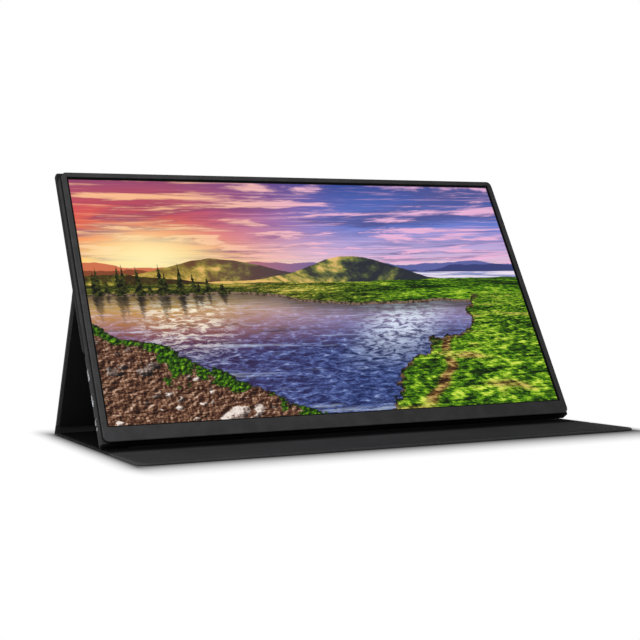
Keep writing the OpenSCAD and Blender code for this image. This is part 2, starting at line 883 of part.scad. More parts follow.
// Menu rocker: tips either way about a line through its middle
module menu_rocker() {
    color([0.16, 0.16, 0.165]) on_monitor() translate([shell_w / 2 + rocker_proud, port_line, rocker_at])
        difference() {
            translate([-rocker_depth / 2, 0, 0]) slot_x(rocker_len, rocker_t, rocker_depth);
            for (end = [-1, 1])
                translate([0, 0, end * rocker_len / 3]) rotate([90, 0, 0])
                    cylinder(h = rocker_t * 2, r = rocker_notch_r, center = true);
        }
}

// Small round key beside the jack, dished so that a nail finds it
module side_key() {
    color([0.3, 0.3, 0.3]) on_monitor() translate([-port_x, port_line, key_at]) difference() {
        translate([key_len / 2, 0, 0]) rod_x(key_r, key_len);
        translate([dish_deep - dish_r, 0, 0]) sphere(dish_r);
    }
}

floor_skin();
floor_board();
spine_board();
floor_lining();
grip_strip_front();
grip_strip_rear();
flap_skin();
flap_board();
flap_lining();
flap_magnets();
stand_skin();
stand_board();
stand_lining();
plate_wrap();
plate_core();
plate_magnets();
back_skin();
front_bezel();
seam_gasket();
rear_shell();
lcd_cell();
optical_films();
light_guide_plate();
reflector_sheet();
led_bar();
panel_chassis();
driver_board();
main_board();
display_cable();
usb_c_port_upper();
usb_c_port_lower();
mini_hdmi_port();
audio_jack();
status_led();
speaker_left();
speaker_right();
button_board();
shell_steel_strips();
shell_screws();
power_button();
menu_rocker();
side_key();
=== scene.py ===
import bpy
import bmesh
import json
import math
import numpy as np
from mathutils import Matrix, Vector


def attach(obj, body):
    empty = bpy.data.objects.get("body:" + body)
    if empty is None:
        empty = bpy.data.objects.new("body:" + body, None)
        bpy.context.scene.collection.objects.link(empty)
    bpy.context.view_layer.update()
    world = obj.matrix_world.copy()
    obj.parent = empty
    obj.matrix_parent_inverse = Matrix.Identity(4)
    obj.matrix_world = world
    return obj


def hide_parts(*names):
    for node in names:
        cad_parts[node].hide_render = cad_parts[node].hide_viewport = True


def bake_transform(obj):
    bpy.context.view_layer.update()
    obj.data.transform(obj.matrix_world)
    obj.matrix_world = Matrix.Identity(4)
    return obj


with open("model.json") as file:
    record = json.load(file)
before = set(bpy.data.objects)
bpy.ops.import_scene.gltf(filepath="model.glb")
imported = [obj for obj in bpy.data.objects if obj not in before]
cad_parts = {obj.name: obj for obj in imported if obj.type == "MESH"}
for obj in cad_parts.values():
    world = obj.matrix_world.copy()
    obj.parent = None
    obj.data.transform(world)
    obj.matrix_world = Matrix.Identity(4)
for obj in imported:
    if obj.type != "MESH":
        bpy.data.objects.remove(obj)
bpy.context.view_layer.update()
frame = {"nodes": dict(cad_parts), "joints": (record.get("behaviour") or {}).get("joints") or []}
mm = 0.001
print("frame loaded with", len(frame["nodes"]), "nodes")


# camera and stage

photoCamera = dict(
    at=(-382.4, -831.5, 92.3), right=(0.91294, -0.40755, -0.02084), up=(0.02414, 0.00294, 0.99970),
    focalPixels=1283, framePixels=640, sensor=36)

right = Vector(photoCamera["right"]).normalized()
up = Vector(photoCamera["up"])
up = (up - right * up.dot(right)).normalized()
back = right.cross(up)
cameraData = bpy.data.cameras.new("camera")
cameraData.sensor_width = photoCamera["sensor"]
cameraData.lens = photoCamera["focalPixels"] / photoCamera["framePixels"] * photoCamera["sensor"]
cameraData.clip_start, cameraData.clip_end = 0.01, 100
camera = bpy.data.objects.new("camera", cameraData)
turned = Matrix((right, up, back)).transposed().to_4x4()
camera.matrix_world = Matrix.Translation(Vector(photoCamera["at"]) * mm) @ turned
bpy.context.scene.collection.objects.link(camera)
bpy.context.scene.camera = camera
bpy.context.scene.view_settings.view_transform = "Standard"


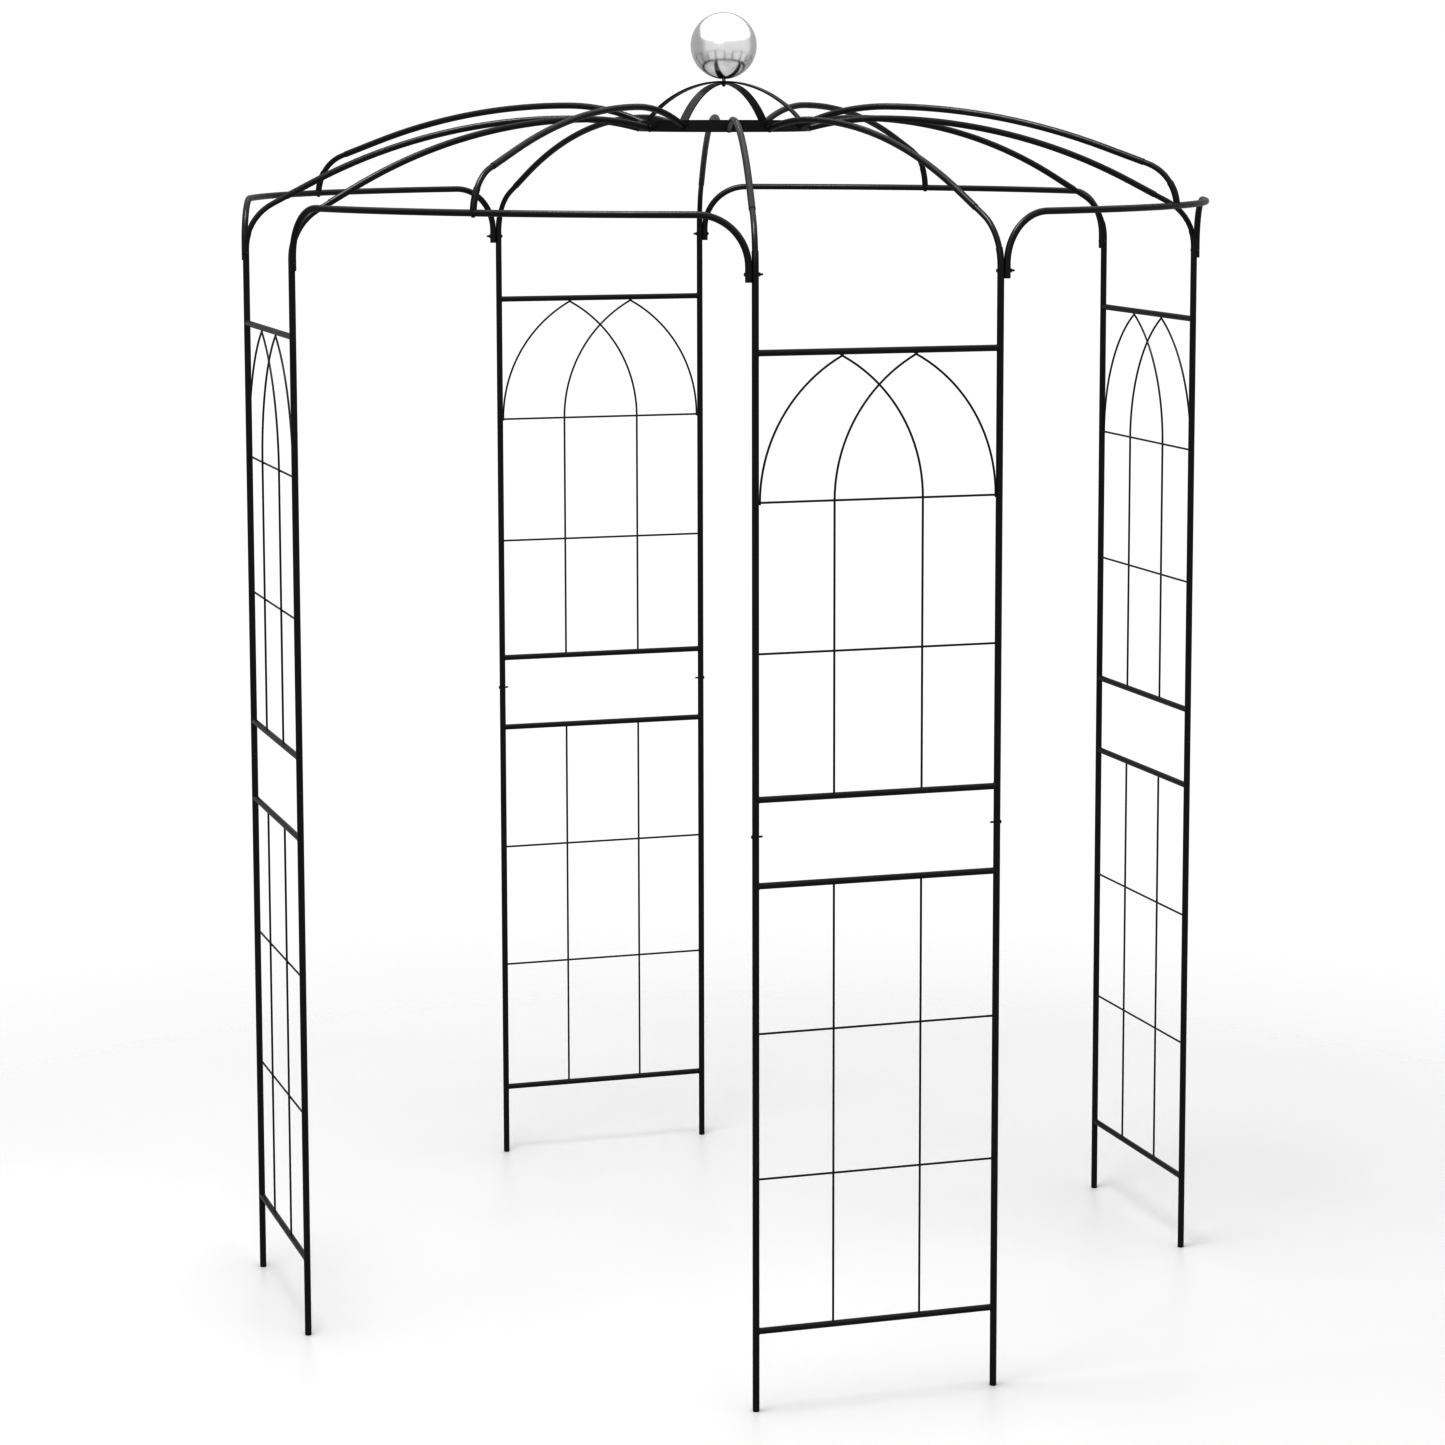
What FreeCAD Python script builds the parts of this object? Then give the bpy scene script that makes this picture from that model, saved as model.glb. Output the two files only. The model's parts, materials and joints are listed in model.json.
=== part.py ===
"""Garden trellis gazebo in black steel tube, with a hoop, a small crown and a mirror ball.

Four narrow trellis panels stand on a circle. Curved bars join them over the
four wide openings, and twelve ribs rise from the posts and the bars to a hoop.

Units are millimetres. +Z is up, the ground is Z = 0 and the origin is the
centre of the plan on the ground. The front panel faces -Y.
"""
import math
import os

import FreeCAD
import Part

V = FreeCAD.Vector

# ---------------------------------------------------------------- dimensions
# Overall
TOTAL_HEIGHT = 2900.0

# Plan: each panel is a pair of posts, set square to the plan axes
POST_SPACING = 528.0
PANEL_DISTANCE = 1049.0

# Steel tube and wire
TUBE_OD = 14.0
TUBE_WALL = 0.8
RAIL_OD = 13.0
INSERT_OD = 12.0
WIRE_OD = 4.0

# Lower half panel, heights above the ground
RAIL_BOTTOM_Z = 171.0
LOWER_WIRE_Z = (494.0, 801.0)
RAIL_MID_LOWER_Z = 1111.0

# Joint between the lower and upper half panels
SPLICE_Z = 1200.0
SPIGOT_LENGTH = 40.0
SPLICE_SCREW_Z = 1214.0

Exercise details
Your task is to repeat the lines from the one containing "floor_skin();" to the one containing "record = json.load(file)", both lines included. Leave out every other line.

Right answer
floor_skin();
floor_board();
spine_board();
floor_lining();
grip_strip_front();
grip_strip_rear();
flap_skin();
flap_board();
flap_lining();
flap_magnets();
stand_skin();
stand_board();
stand_lining();
plate_wrap();
plate_core();
plate_magnets();
back_skin();
front_bezel();
seam_gasket();
rear_shell();
lcd_cell();
optical_films();
light_guide_plate();
reflector_sheet();
led_bar();
panel_chassis();
driver_board();
main_board();
display_cable();
usb_c_port_upper();
usb_c_port_lower();
mini_hdmi_port();
audio_jack();
status_led();
speaker_left();
speaker_right();
button_board();
shell_steel_strips();
shell_screws();
power_button();
menu_rocker();
side_key();
=== scene.py ===
import bpy
import bmesh
import json
import math
import numpy as np
from mathutils import Matrix, Vector


def attach(obj, body):
    empty = bpy.data.objects.get("body:" + body)
    if empty is None:
        empty = bpy.data.objects.new("body:" + body, None)
        bpy.context.scene.collection.objects.link(empty)
    bpy.context.view_layer.update()
    world = obj.matrix_world.copy()
    obj.parent = empty
    obj.matrix_parent_inverse = Matrix.Identity(4)
    obj.matrix_world = world
    return obj


def hide_parts(*names):
    for node in names:
        cad_parts[node].hide_render = cad_parts[node].hide_viewport = True


def bake_transform(obj):
    bpy.context.view_layer.update()
    obj.data.transform(obj.matrix_world)
    obj.matrix_world = Matrix.Identity(4)
    return obj


with open("model.json") as file:
    record = json.load(file)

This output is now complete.